When all GDP is consolidated, we find that the ability to manage debt is allocated by shifting wealth from region to region, or country to country.  The balance of payments is the method of measuring the complexity of the debts of nations.

Let’s explore further.

Every so often we hear that China will dump its holdings of US government debt.  But what isn’t explained is that the People’s Bank of China had to borrow renminbi (sort of, remember all money is created through the issuance of debt) in order to buy that American debt.  This statement alone will bring the article into clear focus for many readers.

Before moving on further let’s consider that there is only finite amount of wealth/debt/human time and labor (let’s call it GWM, Gross Wealth Management) in the world.  The allocation of this GWM is determined by a methodology which we will explore in further detail in another post.  For now we will focus on the balance of payments as the means to measure the GWM ability of countries and the existing international monetary framework.

As such, a deficit in one country will mean a surplus in another.  Balancing the deficits and surpluses between nations is the goal of a multilateral monetary framework.  And considering the debt method of money creation, holding a large surplus is just as detrimental as holding a large trade deficit.

The US government, which has used their domestic dollar as the international reserve asset, was forced to expand dollar denominated debt to meet the demands of the international GWM.  The interesting part of this formula is that other governments and central banks had to print an equal amount of domestic currency in order to purchase that US government debt.

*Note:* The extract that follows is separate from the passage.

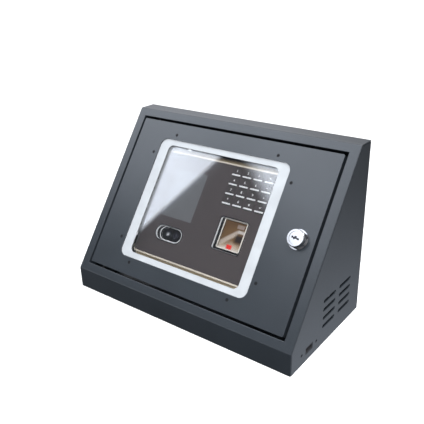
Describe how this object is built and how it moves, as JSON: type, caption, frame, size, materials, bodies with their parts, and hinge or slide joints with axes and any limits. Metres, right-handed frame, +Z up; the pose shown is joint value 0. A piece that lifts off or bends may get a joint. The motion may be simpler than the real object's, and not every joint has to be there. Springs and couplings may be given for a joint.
{
  "type": "fingerprint scanner terminal",
  "caption": "Fingerprint and face terminal with keypad and display, inside a lockable sloped steel desk case with a hinged window door.",
  "frame": {"origin": "middle of the base, on the surface that the case stands on", "axes": "+X to the right as the user sees it, the sloped door faces -Y and up, +Z up"},
  "size_m": [0.3, 0.15, 0.2],
  "materials": {
    "case_paint": "fine powder coat, satin",
    "zinc_plate": "zinc plated",
    "fastener_steel": "zinc plated",
    "dark_screws": "blackened",
    "soft_rubber": "matt",
    "port_plastic": "moulded",
    "white_frame": "satin",
    "clear_pane": "clear, polished",
    "lock_chrome": "bright chrome",
    "shell_plastic": "fine texture",
    "face_gloss": "piano gloss",
    "trim_line": "bright line",
    "display": "dark display",
    "bezel_plastic": "gloss",
    "lens": "polished",
    "circuit_board": "solder mask",
    "prism": "amber, polished",
    "lamp": "lit red",
    "dome_rubber": "matt",
    "speaker_metal": "satin",
    "key_plastic": "gloss with a white bar"
  },
  "bodies": {
    "case": {"front_wrap": "case_paint", "base_plate": "case_paint", "side_panel_left": "case_paint", "side_panel_right": "case_paint", "rear_cover": "case_paint", "rear_screws": "fastener_steel", "cable_grommet": "soft_rubber", "mount_rail": "zinc_plate", "hinge_pins": "zinc_plate", "port_socket": "port_plastic", "port_screws": "dark_screws", "front_shell": "shell_plastic", "rear_shell": "shell_plastic", "wall_plate": "zinc_plate", "wall_plate_screws": "fastener_steel", "face_panel": "face_gloss", "face_trim": "trim_line", "lcd_module": "display", "camera_bezel": "bezel_plastic", "camera_lenses": "lens", "camera_board": "circuit_board", "finger_bezel": "bezel_plastic", "sensor_prism": "prism", "sensor_lamp": "lamp", "sensor_board": "circuit_board", "keypad_board": "circuit_board", "key_domes": "dome_rubber", "main_board": "circuit_board", "speaker": "speaker_metal", "shell_screws": "fastener_steel"},
    "door": {"door_panel": "case_paint", "window_frame": "white_frame", "window_pane": "clear_pane", "window_retainer": "zinc_plate", "window_screws": "dark_screws", "window_nuts": "fastener_steel", "lock_barrel": "lock_chrome", "lock_nut": "fastener_steel"},
    "lock": {"lock_plug": "lock_chrome", "lock_cam": "fastener_steel", "cam_screw": "fastener_steel"},
    "key_1": {"key_1": "key_plastic"},
    "key_2": {"key_2": "key_plastic"},
    "key_3": {"key_3": "key_plastic"},
    "key_back": {"key_back": "key_plastic"},
    "key_4": {"key_4": "key_plastic"},
    "key_5": {"key_5": "key_plastic"},
    "key_6": {"key_6": "key_plastic"},
    "key_up": {"key_up": "key_plastic"},
    "key_7": {"key_7": "key_plastic"},
    "key_8": {"key_8": "key_plastic"},
    "key_9": {"key_9": "key_plastic"},
    "key_down": {"key_down": "key_plastic"},
    "key_star": {"key_star": "key_plastic"},
    "key_0": {"key_0": "key_plastic"},
    "key_hash": {"key_hash": "key_plastic"},
    "key_enter": {"key_enter": "key_plastic"}
  },
  "joints": [
    {"name": "door_hinge", "type": "hinge", "parent": "case", "child": "door", "pos_m": [-0.118, -0.00592, 0.10944], "axis": [0, -0.5941, -0.8044], "range_deg": [0, 120]},
    {"name": "lock_turn", "type": "hinge", "parent": "door", "child": "lock", "pos_m": [0.118, -0.01075, 0.113], "axis": [0, -0.8044, 0.5941], "range_deg": [0, 90]},
    {"name": "key_1_press", "type": "slide", "parent": "case", "child": "key_1", "axis": [0, 0.8044, -0.5941], "range_m": [0, 0.0008], "stiffness_N_per_m": 500},
    {"name": "key_2_press", "type": "slide", "parent": "case", "child": "key_2", "axis": [0, 0.8044, -0.5941], "range_m": [0, 0.0008], "stiffness_N_per_m": 500},
    {"name": "key_3_press", "type": "slide", "parent": "case", "child": "key_3", "axis": [0, 0.8044, -0.5941], "range_m": [0, 0.0008], "stiffness_N_per_m": 500},
    {"name": "key_back_press", "type": "slide", "parent": "case", "child": "key_back", "axis": [0, 0.8044, -0.5941], "range_m": [0, 0.0008], "stiffness_N_per_m": 500},
    {"name": "key_4_press", "type": "slide", "parent": "case", "child": "key_4", "axis": [0, 0.8044, -0.5941], "range_m": [0, 0.0008], "stiffness_N_per_m": 500},
    {"name": "key_5_press", "type": "slide", "parent": "case", "child": "key_5", "axis": [0, 0.8044, -0.5941], "range_m": [0, 0.0008], "stiffness_N_per_m": 500},
    {"name": "key_6_press", "type": "slide", "parent": "case", "child": "key_6", "axis": [0, 0.8044, -0.5941], "range_m": [0, 0.0008], "stiffness_N_per_m": 500},
    {"name": "key_up_press", "type": "slide", "parent": "case", "child": "key_up", "axis": [0, 0.8044, -0.5941], "range_m": [0, 0.0008], "stiffness_N_per_m": 500},
    {"name": "key_7_press", "type": "slide", "parent": "case", "child": "key_7", "axis": [0, 0.8044, -0.5941], "range_m": [0, 0.0008], "stiffness_N_per_m": 500},
    {"name": "key_8_press", "type": "slide", "parent": "case", "child": "key_8", "axis": [0, 0.8044, -0.5941], "range_m": [0, 0.0008], "stiffness_N_per_m": 500},
    {"name": "key_9_press", "type": "slide", "parent": "case", "child": "key_9", "axis": [0, 0.8044, -0.5941], "range_m": [0, 0.0008], "stiffness_N_per_m": 500},
    {"name": "key_down_press", "type": "slide", "parent": "case", "child": "key_down", "axis": [0, 0.8044, -0.5941], "range_m": [0, 0.0008], "stiffness_N_per_m": 500},
    {"name": "key_star_press", "type": "slide", "parent": "case", "child": "key_star", "axis": [0, 0.8044, -0.5941], "range_m": [0, 0.0008], "stiffness_N_per_m": 500},
    {"name": "key_0_press", "type": "slide", "parent": "case", "child": "key_0", "axis": [0, 0.8044, -0.5941], "range_m": [0, 0.0008], "stiffness_N_per_m": 500},
    {"name": "key_hash_press", "type": "slide", "parent": "case", "child": "key_hash", "axis": [0, 0.8044, -0.5941], "range_m": [0, 0.0008], "stiffness_N_per_m": 500},
    {"name": "key_enter_press", "type": "slide", "parent": "case", "child": "key_enter", "axis": [0, 0.8044, -0.5941], "range_m": [0, 0.0008], "stiffness_N_per_m": 500}
  ]
}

Based on exchange rates, the People’s Bank of China had to create as many renminbi as dollars.  What this means is that the large surplus and USD denominated reserves which China currently holds cannot be considered wealth which is free and clear of debt. China had to borrow renminbi in order to purchase dollars.

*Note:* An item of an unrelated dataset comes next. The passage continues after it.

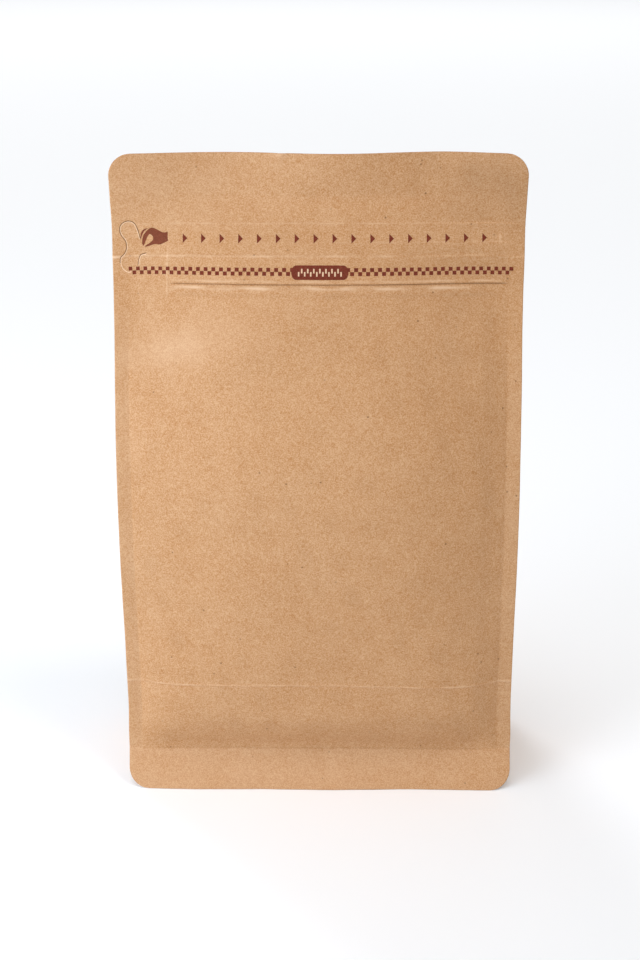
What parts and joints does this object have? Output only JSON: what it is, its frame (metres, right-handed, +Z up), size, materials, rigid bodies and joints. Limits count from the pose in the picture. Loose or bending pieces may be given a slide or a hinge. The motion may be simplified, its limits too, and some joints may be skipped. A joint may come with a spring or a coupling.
{
  "type": "flat bottom coffee bag",
  "caption": "Shut kraft coffee bag standing on a flat base, with folded side gussets, sealed corner fins, foot skirts, a pinched sealed top, a printed tear strip and a zipper band.",
  "frame": {"origin": "centre of the base, on the surface the bag stands on", "axes": "+Z up along the bag's height, +X across the panels to the right as seen from the front, -Y out of the printed front panel"},
  "size_m": [0.14, 0.0762, 0.226],
  "materials": {
    "kraft": "matt natural kraft paper laminate"
  },
  "bodies": {
    "root": {"bag": "kraft"}
  },
  "joints": []
}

When this reality is considered, we can make the determination that China’s large reserves would be useless when used as a financial weapon against America.  Any analysis which is based on such a strategy by China can be considered inaccurate and not considerate of the actual functioning of the international monetary system.

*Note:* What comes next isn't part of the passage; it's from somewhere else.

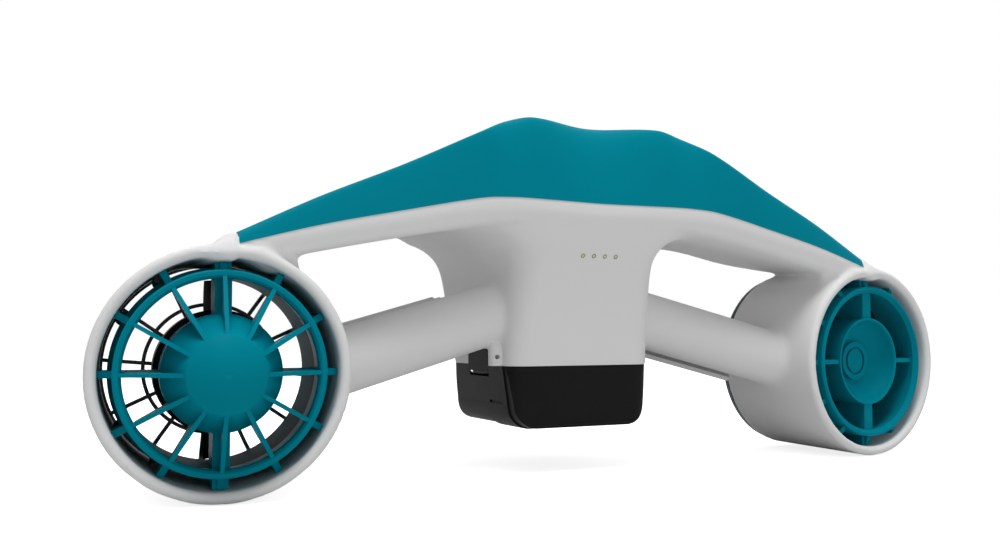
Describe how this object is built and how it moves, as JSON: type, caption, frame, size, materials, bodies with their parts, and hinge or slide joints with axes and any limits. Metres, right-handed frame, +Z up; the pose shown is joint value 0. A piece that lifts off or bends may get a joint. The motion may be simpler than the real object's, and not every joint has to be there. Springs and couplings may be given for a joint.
{
  "type": "underwater scooter",
  "caption": "Hand-held underwater scooter: wing hull with ducted thrusters at its ends, tube grips with finger triggers, central tower with a battery pack that drops out below.",
  "frame": {"origin": "centre of the bounding box, at the height of the lowest points of the two ducts", "axes": "+X to the right seen from behind, +Y the way it travels, +Z up"},
  "size_m": [0.4962, 0.1845, 0.1837],
  "materials": {
    "white_shell": "satin moulded, pale grey white",
    "teal_shell": "satin moulded teal",
    "teal_parts": "moulded teal",
    "dark_teal": "moulded dark teal",
    "dark_plastic": "moulded near black",
    "battery_black": "moulded black, fine grain",
    "steel": "stainless",
    "iron": "laminated",
    "brass": "turned",
    "rubber": "moulded",
    "cell_wrap": "shrink wrap",
    "circuit_board": "solder mask",
    "gauge_lens": "clear, faint yellow green"
  },
  "bodies": {
    "frame": {"top_shell": "teal_shell", "hull_shell": "white_shell", "tower": "white_shell", "control_board": "circuit_board", "camera_insert": "brass", "gauge_lenses": "gauge_lens", "gauge_board": "circuit_board", "contact_block": "dark_plastic", "rear_guard": "teal_parts", "left_duct": "white_shell", "left_grip": "white_shell", "left_nozzle": "teal_parts", "left_propeller_ring": "dark_plastic", "left_ring_screws": "steel", "left_intake_guard": "dark_teal", "left_motor_case": "dark_plastic", "left_motor_stator": "iron", "left_bearings": "steel", "left_shaft_seal": "rubber", "left_trigger_pin": "steel", "left_trigger_spring": "steel", "right_duct": "white_shell", "right_grip": "white_shell", "right_nozzle": "teal_parts", "right_propeller_ring": "dark_plastic", "right_ring_screws": "steel", "right_intake_guard": "dark_teal", "right_motor_case": "dark_plastic", "right_motor_stator": "iron", "right_bearings": "steel", "right_shaft_seal": "rubber", "right_trigger_pin": "steel", "right_trigger_spring": "steel"},
    "battery_pack": {"battery_case": "battery_black", "battery_lid": "battery_black", "battery_cells": "cell_wrap", "battery_seal": "rubber", "battery_contacts": "brass", "left_latch_pin": "steel", "left_latch_spring": "steel", "right_latch_pin": "steel", "right_latch_spring": "steel"},
    "left_screw_propeller": {"left_propeller": "dark_plastic", "left_propeller_nut": "steel", "left_shaft": "steel", "left_motor_rotor": "iron"},
    "left_finger_trigger": {"left_trigger": "white_shell"},
    "left_pack_latch": {"left_latch": "battery_black"},
    "right_screw_propeller": {"right_propeller": "dark_plastic", "right_propeller_nut": "steel", "right_shaft": "steel", "right_motor_rotor": "iron"},
    "right_finger_trigger": {"right_trigger": "white_shell"},
    "right_pack_latch": {"right_latch": "battery_black"}
  },
  "joints": [
    {"name": "left_propeller_spin", "type": "hinge", "parent": "frame", "child": "left_screw_propeller", "pos_m": [-0.1923, -0.06781, 0.0562], "axis": [0.1011, 0.9949, 0], "continuous": true},
    {"name": "left_trigger_press", "type": "hinge", "parent": "frame", "child": "left_finger_trigger", "pos_m": [-0.09811, -0.01865, 0.08258], "axis": [0.955, 0.1478, 0.2571], "range_deg": [-9, 0], "stiffness_Nm_per_rad": 0.4, "springref_deg": 11.46},
    {"name": "left_latch_swing", "type": "hinge", "parent": "battery_pack", "child": "left_pack_latch", "pos_m": [-0.0406, -0.00991, 0.0528], "axis": [0, -1, 0], "range_deg": [-6, 10], "stiffness_Nm_per_rad": 0.02},
    {"name": "right_propeller_spin", "type": "hinge", "parent": "frame", "child": "right_screw_propeller", "pos_m": [0.1923, -0.06781, 0.0562], "axis": [-0.1011, 0.9949, 0], "continuous": true},
    {"name": "right_trigger_press", "type": "hinge", "parent": "frame", "child": "right_finger_trigger", "pos_m": [0.09811, -0.01865, 0.08258], "axis": [0.955, -0.1478, -0.2571], "range_deg": [-9, 0], "stiffness_Nm_per_rad": 0.4, "springref_deg": 11.46},
    {"name": "right_latch_swing", "type": "hinge", "parent": "battery_pack", "child": "right_pack_latch", "pos_m": [0.0406, -0.00991, 0.0528], "axis": [0, 1, 0], "range_deg": [-6, 10], "stiffness_Nm_per_rad": 0.02},
    {"name": "battery_slide", "type": "slide", "parent": "frame", "child": "battery_pack", "axis": [0, 0, 1], "range_m": [-0.045, 0]}
  ]
}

If China so-called dumped their large holdings of US government debt, it would cause massive inflation within the domestic Chinese economy.  How so?  Considering that China used RMB debt to purchase USD debt, once the RMB denominated funds are pulled out of US government debt, these renminbi would flood back into China and cause inflation.  Not to mention that this would hammer the Chinese exporting sector, which is something the Chinese authorities are keen to avoid as they manage the transition from a trade exporting economy to a trade services economy.

Not to mention that China dumping US government debt would only serve to reposition the US deficit by shifting capital flows elsewhere.  Increasing and reducing bond yields would work in tandem with exchange rate adjustments to shift this debt around, like cards in a shuffle game.  Chinese capital flows would shift elsewhere, say the EU, which would than see its own capital flows to the US increase.  It’s only the shifting of the balance of payments.  Nothing more.

The reduction and elimination of reserves altogether is where the international monetary system is moving in the future.

Carrying on.

China can use these large reserves to protect itself from a currency crisis.  The PBoC could sell dollars to support the renminbi, which is something they did several times throughout 2015.  This was completely misunderstood by most, with many headlines, both mainstream and alternative, fanning the flames of false dollar dumping.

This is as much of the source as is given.